Burgemeister, S 2008, Market analysis, GRIN Verlag, New York.

Deichert, M, Ellenbecker, M, Klehr, E, Pesarchick, L & Ziegler, K 2006, Industry analysis: Soft drink, 2013. Web.

Epetimehin, F 2011, ‘Achieving competitive advantage in insurance industry: the impact of marketing innovation and creativity, European Journal of Social Sciences, vol. 19, no. 1, pp. 1-5.

Garven, J 2002, ‘On the implications of the internet for insurance markets and institutions’, Risk Management and Insurance Review, vol. 5 no. 2, pp. 105-116. Gitman, L & McDaniel, C 2009, The future of business: The essentials, Cengage, Mason.

Harvard Business Review 2011, HBR’s 10 must-reads on strategy, Harvard Business Review Press, Boston.
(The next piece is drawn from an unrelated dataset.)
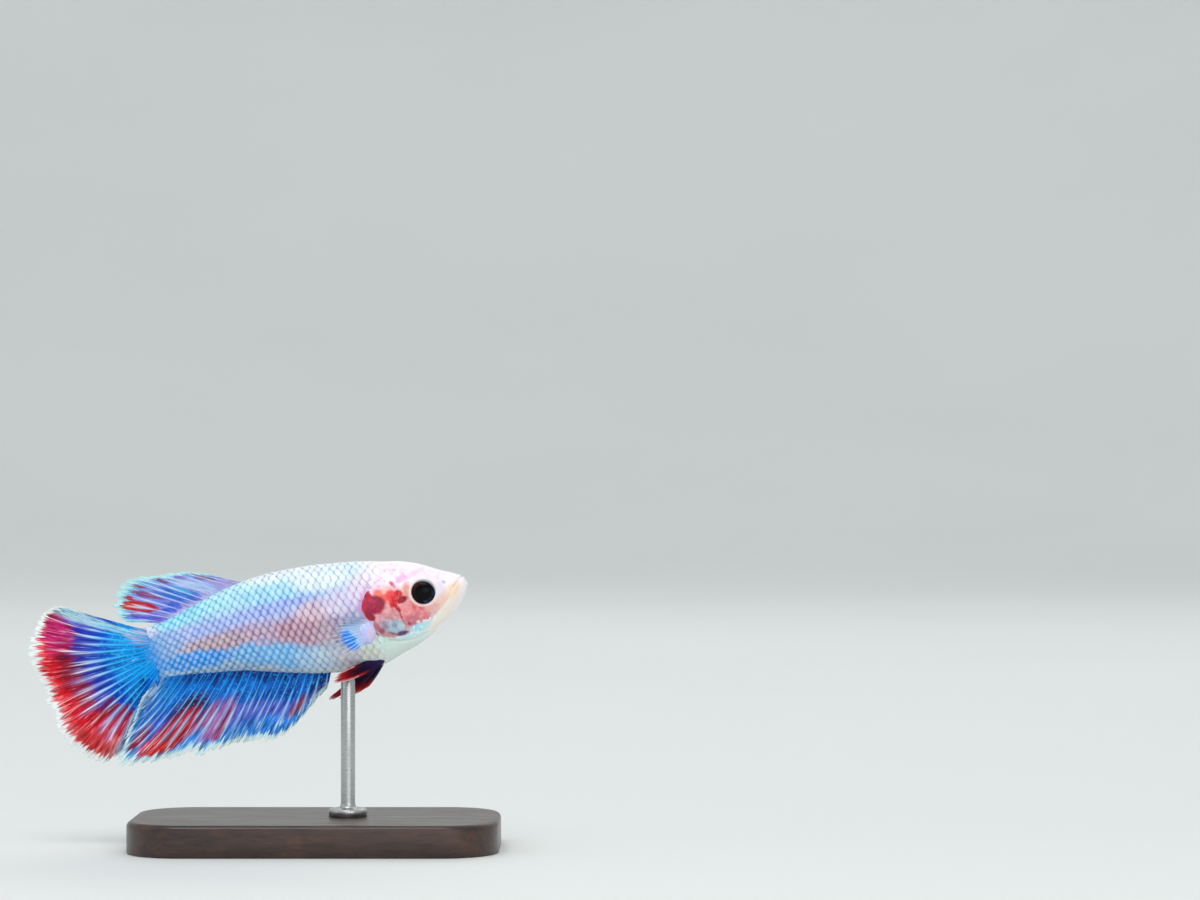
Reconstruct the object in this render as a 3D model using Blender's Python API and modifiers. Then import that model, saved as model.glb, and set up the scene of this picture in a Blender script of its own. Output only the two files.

Holland, D & Normand, D 2001, Taxing insurance companies, OECD, Paris.

Kalaimani, G 2009, ‘7P’s of services marketing in insurance and banking services, Journal of Management and Science, vol. 1, no. 4, pp. 1-3.

Kerzner, H 2009, Using the project management maturity model: Strategic planning for the project, Wiley, Chicago.

Kotler, P 2000, Marketing management, millennium edition, Pearson Education Publishers, New Jersey.

Kroon, J 2005, General management, Kagiso Tertiary, Pretoria.

Musibau, A, Oluyinka, S & Long, C 2011, ‘The relationship between strategic planning and the effectiveness of marketing operations’, International Journal of Innovation Management and Technology, vol. 2 no. 5, pp.1-7.

Needle, D 2004, Business in context: An introduction to business and its environment, Thompson, London.

Russell, J & Russell, L 2006, Strategic planning 101, ASTD Press, Alexandria.

Riaz, W & Tanveer, A 2008, ‘ Marketing mix, not branding’, Asian Journal of Business and Management Sciences, vol. 1 no. 11, pp. 43-52.

Stevens, R, Loudon, D & Wrenn, B 2006, Marketing planning guide, Routledge, London.

Wang, C, Walker, E & Redmond, 2005, ‘Explaining the lack of strategic planning in SMEs: The importance of owner motivation’, International Journal of Organizational Behaviour, vol.12 no. 1, pp.1-16.